There are several authors that recommend an exposure time for the screen, that in most cases is expressed as a percentage of the positive exposure time, previously determined. In most cases, the recommended exposure time exceeds that of the positive attending to provide a thicker resist than the obtained in the image highlights. Nevertheless, it is difficult to advise a concrete time or percentage provided that the respective physical support are different and consequently is different too its transparency to the UV light. If both the screen and the positive transparency have been obtained over photographic film, the respective base+fog opacity may be relatively equal and then a slightly longer exposure time for the screen is correct. In the other extreme, if the screen is done over photographic film and the positive, for instance, inkjet printed on Pictorico OHP transparency, the exposure time for the screen, even being shorter than the applied to the positive, can provide a thicker resist. It is therefore necessary to check the respective densities by a suitable densitometer or indirectly by experimentation, always for a given light source.

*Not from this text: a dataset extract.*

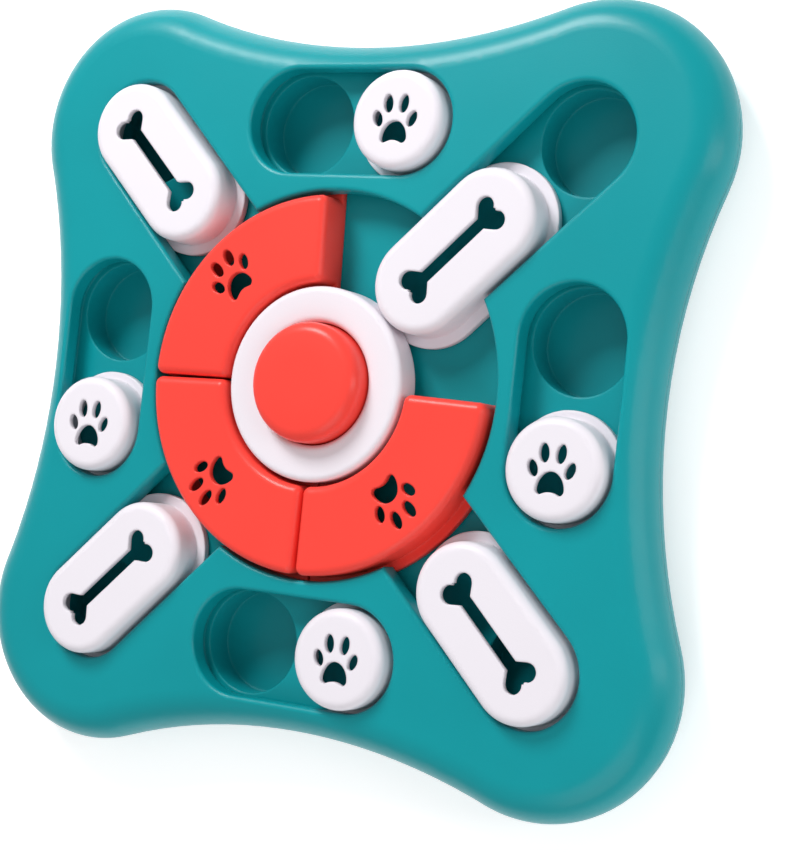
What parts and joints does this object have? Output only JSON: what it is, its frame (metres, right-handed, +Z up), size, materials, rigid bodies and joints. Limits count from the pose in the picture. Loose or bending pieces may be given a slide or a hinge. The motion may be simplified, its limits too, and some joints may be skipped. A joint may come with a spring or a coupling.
{
  "type": "dog puzzle feeder toy",
  "caption": "Square slow-feeder puzzle board with covered treat wells, sliding caps, turning ring blocks around a hub and a squeaking push button.",
  "frame": {"origin": "middle of the board on the plane its feet rest on", "axes": "+Z up out of the play face, +Y towards the picture's top edge, +X towards the picture's right edge"},
  "size_m": [0.25, 0.25, 0.0398],
  "materials": {
    "teal_plastic": "satin moulded",
    "white_plastic": "satin moulded",
    "red_plastic": "satin moulded",
    "pad_rubber": "soft",
    "bulb_rubber": "soft",
    "reed_plastic": "moulded",
    "screw_steel": "zinc plated"
  },
  "bodies": {
    "board": {"top_shell": "teal_plastic", "inner_tray": "teal_plastic", "base_shell": "teal_plastic", "foot_1": "pad_rubber", "foot_2": "pad_rubber", "foot_3": "pad_rubber", "foot_4": "pad_rubber", "hub_ring": "white_plastic", "squeaker_bulb": "bulb_rubber", "squeaker_reed": "reed_plastic", "tray_screws": "screw_steel", "base_screws": "screw_steel", "hub_screws": "screw_steel"},
    "squeak_button": {"squeak_button": "red_plastic"},
    "paw_slider_east": {"paw_slider_east": "white_plastic"},
    "paw_slider_north": {"paw_slider_north": "white_plastic"},
    "paw_slider_west": {"paw_slider_west": "white_plastic"},
    "paw_slider_south": {"paw_slider_south": "white_plastic"},
    "bone_slider_ne": {"bone_slider_ne": "white_plastic"},
    "bone_slider_nw": {"bone_slider_nw": "white_plastic"},
    "bone_slider_sw": {"bone_slider_sw": "white_plastic"},
    "bone_slider_se": {"bone_slider_se": "white_plastic"},
    "ring_block_a": {"ring_block_a": "red_plastic"},
    "ring_block_b": {"ring_block_b": "red_plastic"},
    "ring_block_c": {"ring_block_c": "red_plastic"}
  },
  "joints": [
    {"name": "button_press", "type": "slide", "parent": "board", "child": "squeak_button", "axis": [0, 0, -1], "range_m": [0, 0.004], "stiffness_N_per_m": 1200, "springref_m": -0.0008, "deforming": ["squeaker_bulb"]},
    {"name": "paw_slider_east_run", "type": "slide", "parent": "board", "child": "paw_slider_east", "axis": [0, 1, 0], "range_m": [0, 0.0386]},
    {"name": "paw_slider_north_run", "type": "slide", "parent": "board", "child": "paw_slider_north", "axis": [-1, 0, 0], "range_m": [0, 0.0386]},
    {"name": "paw_slider_west_run", "type": "slide", "parent": "board", "child": "paw_slider_west", "axis": [0, 1, 0], "range_m": [0, 0.0386]},
    {"name": "paw_slider_south_run", "type": "slide", "parent": "board", "child": "paw_slider_south", "axis": [-1, 0, 0], "range_m": [0, 0.0386]},
    {"name": "bone_slider_ne_run", "type": "slide", "parent": "board", "child": "bone_slider_ne", "axis": [0.7071, 0.7071, 0], "range_m": [0, 0.0362]},
    {"name": "bone_slider_nw_run", "type": "slide", "parent": "board", "child": "bone_slider_nw", "axis": [-0.7071, 0.7071, 0], "range_m": [-0.0006, 0]},
    {"name": "bone_slider_sw_run", "type": "slide", "parent": "board", "child": "bone_slider_sw", "axis": [-0.7071, -0.7071, 0], "range_m": [-0.0006, 0]},
    {"name": "bone_slider_se_run", "type": "slide", "parent": "board", "child": "bone_slider_se", "axis": [0.7071, -0.7071, 0], "range_m": [-0.0006, 0]},
    {"name": "ring_block_a_turn", "type": "hinge", "parent": "board", "child": "ring_block_a", "pos_m": [0, 0, 0.02], "axis": [0, 0, 1], "range_deg": [-23, 0]},
    {"name": "ring_block_b_turn", "type": "hinge", "parent": "board", "child": "ring_block_b", "pos_m": [0, 0, 0.02], "axis": [0, 0, 1], "range_deg": [-23, 0]},
    {"name": "ring_block_c_turn", "type": "hinge", "parent": "board", "child": "ring_block_c", "pos_m": [0, 0, 0.02], "axis": [0, 0, 1], "range_deg": [0, 22]}
  ],
  "couplings": [
    {"joint": "ring_block_b_turn", "follows": "ring_block_a_turn", "ratio": 1}
  ]
}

1. CARTWRIGHT, H. M. (1961) Ilford Graphic Arts Manual, Volume 1-Photoengraving. Ed. Ilford Lted, Ilford, Essex.
2. Diffusion Dithering Algorithms
3. HERNÁNDEZ, Luis (2010) El Heliograbado por el Procedimiento Talbot-Klíč – Antecedentes, uso y principios para el control del tono. Tesis Doctoral, Dir. José M. Guillén. Universidad Politécnica de Valencia-Facultad de Bellas Artes-Dept. de Dibujo.
4. MORRISH, D. and MacCALLUM, Marlene (2003) Copper Plate Photogravure, Demystifying the Process. Ed. Focal Press, Burlington MA.